Blessings in the Early Hours
Allah Almighty states in the noble Quran at Surah Al Dhariyaat (51), Verses 17-18:
‘They used to sleep for only a short part of the night. And in the hours before dawn they would be seeking their forgiveness (from Allah Almighty).‘
This verse reminds us that those who begin their mornings with purpose and remembrance are honoured in the sight of Allah Almighty. Encouraging our children to start their day with calm readiness, gratitude, and simple routines is a reflection of this spiritual principle, making the morning not a rush, but a moment of quiet blessing and awareness.
The Prophet’s ﷺ Teaching on Early Productivity
It is recorded in Sunan Ibn Majah, Hadith 2236, that the holy Prophet Muhammad ﷺ said:
‘O Allah, bless my nation in their early mornings.’
This hadith teaches us that the early hours are filled with divine blessing. When parents model peaceful and purposeful mornings, beginning with prayer, gentle speech, and structured preparation, they are cultivating both discipline and barakah within the family.
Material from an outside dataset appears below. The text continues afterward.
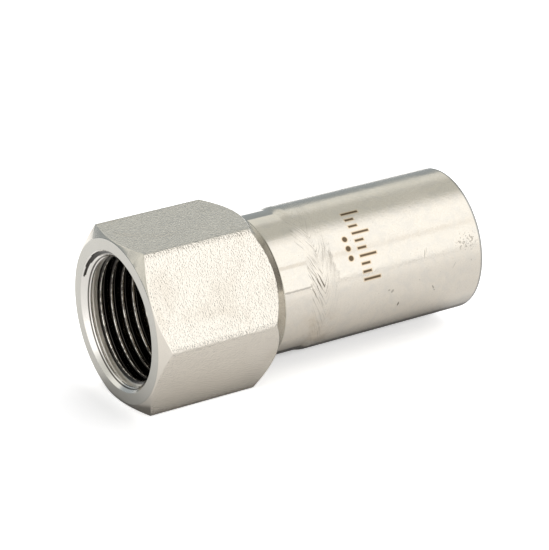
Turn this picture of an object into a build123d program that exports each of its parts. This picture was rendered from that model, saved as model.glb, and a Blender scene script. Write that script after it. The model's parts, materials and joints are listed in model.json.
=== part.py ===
# A press adapter for stainless pipework. A hexagon body with a female pipe thread is
# butt welded to a plain tube, which a press socket grips.
# The axis runs along +X from the threaded mouth to the plain end, the origin is the
# centre of the mouth's face, and one flat of the hexagon faces down. Sizes are in mm.

import os
from math import cos, pi, radians, tan

from build123d import *

os.makedirs("parts", exist_ok=True)

# Pipe thread, half inch, parallel. The bore is left at the thread's minor diameter.
thread_major_diameter = 20.955
thread_height = 1.162
thread_bore_depth = 17.0
countersink_clearance = 0.2225
countersink_angle = 45.0
drill_point_angle = 59.0

# Hexagon. Its width follows from the rim that the countersink leaves round the mouth.
mouth_rim_width = 1.7
flat_margin = 0.25
hexagon_sides = 6
corner_edge_end = 18.55
front_chamfer_angle = 30.0
rear_chamfer_angle = 45.0
blank_allowance = 1.0

# Plain tube
tube_diameter = 22.0
tube_wall = 1.5
tube_length = 27.2
tube_edge_radius = 0.25
tube_bore_chamfer = 0.3

# Neck, turned a little under the tube's diameter
neck_step = 0.25
neck_wall = 1.75
neck_length = 4.8
neck_root_radius = 0.4
bore_taper_length = 1.5

# Weld between the neck and the tube, ground flush outside, with a root bead inside
weld_width = 3.2
weld_ramp_length = 1.7
root_bead_height = 0.2

# Radii and places along the axis that follow from the sizes above
thread_bore_radius = thread_major_diameter / 2 - thread_height
countersink_radius = thread_major_diameter / 2 + countersink_clearance
countersink_depth = (countersink_radius - thread_bore_radius) * tan(radians(countersink_angle))
face_radius = countersink_radius + mouth_rim_width
flat_radius = face_radius + flat_margin
corner_radius = flat_radius / cos(pi / hexagon_sides)
blank_radius = corner_radius + blank_allowance
tube_radius = tube_diameter / 2
tube_bore_radius = tube_radius - tube_wall
neck_radius = tube_radius - neck_step
waterway_radius = neck_radius - neck_wall

front_cone_end = (blank_radius - face_radius) * tan(radians(front_chamfer_angle))
rear_cone_start = corner_edge_end - blank_allowance * tan(radians(rear_chamfer_angle))
neck_start = corner_edge_end + (corner_radius - neck_radius) * tan(radians(rear_chamfer_angle))
neck_end = neck_start + neck_length
drill_point_length = abs(thread_bore_radius - waterway_radius) / tan(radians(drill_point_angle))
waterway_start = thread_bore_depth + drill_point_length
bore_taper_start = neck_end - bore_taper_length
tube_start = neck_end + weld_width

# Threaded body: hexagon bar, turned to a cone at each end and to a round neck behind.
# The cones cut the flats' ends to arcs, as on any turned nut.
with BuildPart() as threaded_body:
    with BuildSketch(Plane.YZ):
        RegularPolygon(radius=flat_radius, side_count=hexagon_sides, major_radius=False)
    extrude(amount=neck_end)
    with BuildSketch(Plane.XZ) as turned_outline:
        with BuildLine():
            Polyline(
                (0, 0),
                (0, face_radius),
                (front_cone_end, blank_radius),
                (rear_cone_start, blank_radius),
                (neck_start, neck_radius),
                (neck_end, neck_radius),
                (neck_end, 0),
                close=True,
            )
        make_face()
        neck_root = turned_outline.vertices().sort_by_distance((neck_start, neck_radius))[0]
        fillet(neck_root, radius=neck_root_radius)
    revolve(axis=Axis.X, mode=Mode.INTERSECT)
    # Countersink, thread bore, drill point, waterway and the taper that meets the tube's bore
    with BuildSketch(Plane.XZ):
        with BuildLine():
            Polyline(
                (0, 0),
                (0, countersink_radius),
                (countersink_depth, thread_bore_radius),
                (thread_bore_depth, thread_bore_radius),
                (waterway_start, waterway_radius),
                (bore_taper_start, waterway_radius),
                (neck_end, tube_bore_radius),
                (neck_end, 0),
                close=True,
            )
        make_face()
    revolve(axis=Axis.X, mode=Mode.SUBTRACT)

# Weld seam: a fused ring that ramps from the neck up to the tube, then runs flush with it
with BuildPart() as weld_seam:
    with BuildSketch(Plane.XZ):
        with BuildLine():
            ramp = Spline(
                (neck_end, neck_radius),
                (neck_end + weld_ramp_length, tube_radius),
                tangents=((1, 0), (1, 0)),
            )
            Line(ramp @ 1, (tube_start, tube_radius))
            Line((tube_start, tube_radius), (tube_start, tube_bore_radius))
            ThreePointArc(
                (tube_start, tube_bore_radius),
                ((neck_end + tube_start) / 2, tube_bore_radius - root_bead_height),
                (neck_end, tube_bore_radius),
            )
            Line((neck_end, tube_bore_radius), ramp @ 0)
        make_face()
    revolve(axis=Axis.X)

# Plain tube: its free end is rounded outside and chamfered inside
with BuildPart() as tube_end:
    with BuildSketch(Plane.YZ.offset(tube_start)):
        Circle(radius=tube_radius)
        Circle(radius=tube_bore_radius, mode=Mode.SUBTRACT)
    extrude(amount=tube_length)
    end_edges = tube_end.faces().sort_by(Axis.X)[-1].edges().sort_by(SortBy.RADIUS)
    fillet(end_edges[-1], radius=tube_edge_radius)
    bore_edge = tube_end.faces().sort_by(Axis.X)[-1].edges().sort_by(SortBy.RADIUS)[0]
    chamfer(bore_edge, length=tube_bore_chamfer)

threaded_body.part.label = "threaded_body"
weld_seam.part.label = "weld_seam"
tube_end.part.label = "tube_end"

export_step(threaded_body.part, "parts/threaded_body.step")
export_step(weld_seam.part, "parts/weld_seam.step")
export_step(tube_end.part, "parts/tube_end.step")
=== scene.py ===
# %% [markdown]
# A stainless press adapter: a hexagon body with a female pipe thread, welded to a plain tube.
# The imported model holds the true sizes. This lesson adds what a camera sees: the cut thread,
# the blasted flats, the turned rings, the ground weld and the drawn tube, lit in a white studio.
# Every value below is in millimetres until a mesh is made, because that is how a fitting is
# dimensioned, and one factor turns it into Blender's metres.

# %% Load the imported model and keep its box
import json
import math

import bmesh
import bpy
import numpy as np
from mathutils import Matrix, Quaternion, Vector


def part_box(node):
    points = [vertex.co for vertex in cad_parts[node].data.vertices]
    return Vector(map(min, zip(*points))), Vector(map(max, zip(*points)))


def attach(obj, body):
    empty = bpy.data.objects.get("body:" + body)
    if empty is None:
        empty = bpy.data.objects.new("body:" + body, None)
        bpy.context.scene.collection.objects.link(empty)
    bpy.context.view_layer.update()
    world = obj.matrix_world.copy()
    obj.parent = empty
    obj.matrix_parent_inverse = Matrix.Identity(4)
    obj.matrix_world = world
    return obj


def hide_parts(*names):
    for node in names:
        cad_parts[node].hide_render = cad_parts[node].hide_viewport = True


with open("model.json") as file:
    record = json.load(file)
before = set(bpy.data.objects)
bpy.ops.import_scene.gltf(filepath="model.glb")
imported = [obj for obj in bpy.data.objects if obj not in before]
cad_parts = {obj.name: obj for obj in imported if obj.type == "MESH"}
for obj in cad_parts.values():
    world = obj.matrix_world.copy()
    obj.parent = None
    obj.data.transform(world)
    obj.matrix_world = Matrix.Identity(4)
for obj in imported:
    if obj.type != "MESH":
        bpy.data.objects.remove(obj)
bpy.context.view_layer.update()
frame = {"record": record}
MM = 0.001

# %% [markdown]
# The driving sizes come from the frame wherever it has them. The body's box gives the hexagon
# across flats and across corners, and the neighbours' boxes give the ends of the neck, the weld
# and the tube. The thread's mount in the record gives its minor radius and its length. The few
# sizes that no box shows, such as the width of the mouth's rim, are named here once.

# %% Sizes from the frame, and the few that it doesn't show
body_low, body_high = (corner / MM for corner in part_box("threaded_body"))
tube_low, tube_high = (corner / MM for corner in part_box("tube_end"))
mounts = {mount["name"]: mount for mount in frame["record"]["mounts"]}
thread_size = mounts["pipe_thread"]["dims"]

flat_radius = body_high.z
corner_radius = body_high.y
neck_end = body_high.x
tube_start = tube_low.x
tube_tip = tube_high.x
tube_radius = tube_high.z
crest_radius = thread_size["r_mm"]

mouth_rim_width = 1.7
flat_margin = 0.25
front_chamfer_angle = 30.0
rear_cone_start = 18.55
neck_step = 0.25
tube_wall = 1.5
waterway_radius = 9.0
bore_taper_length = 1.5
drill_point_angle = 59.0

face_radius = flat_radius - flat_margin
countersink_radius = face_radius - mouth_rim_width
countersink_depth = countersink_radius - crest_radius
bore_depth = countersink_depth + thread_size["length_mm"]
neck_radius = tube_radius - neck_step
tube_bore_radius = tube_radius - tube_wall
print(f"{2 * flat_radius:.2f} mm across flats, tube {2 * tube_radius:.2f} mm, {tube_tip:.2f} mm long")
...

Helping children to start their day calmly becomes an act of spiritual care, guiding them to greet the day as a blessing, not a burden.
Mornings will always be busy, but they do not have to be stressful. By creating a structure, preparing ahead, and replacing repeated reminders with quiet consistency, you can transform the rhythm of your home. Your child learns that mornings are not battles to be survived, but opportunities to begin the day with gratitude and focus.
Each calm start teaches them that responsibility can be peaceful, not pressured, and that listening to guidance brings ease, not conflict. Over time, your gentle persistence will bear fruit: a child who wakes with confidence, acts with self-discipline, and steps into the day ready to honour their time, their effort, and the blessings that Allah Almighty places in every new dawn.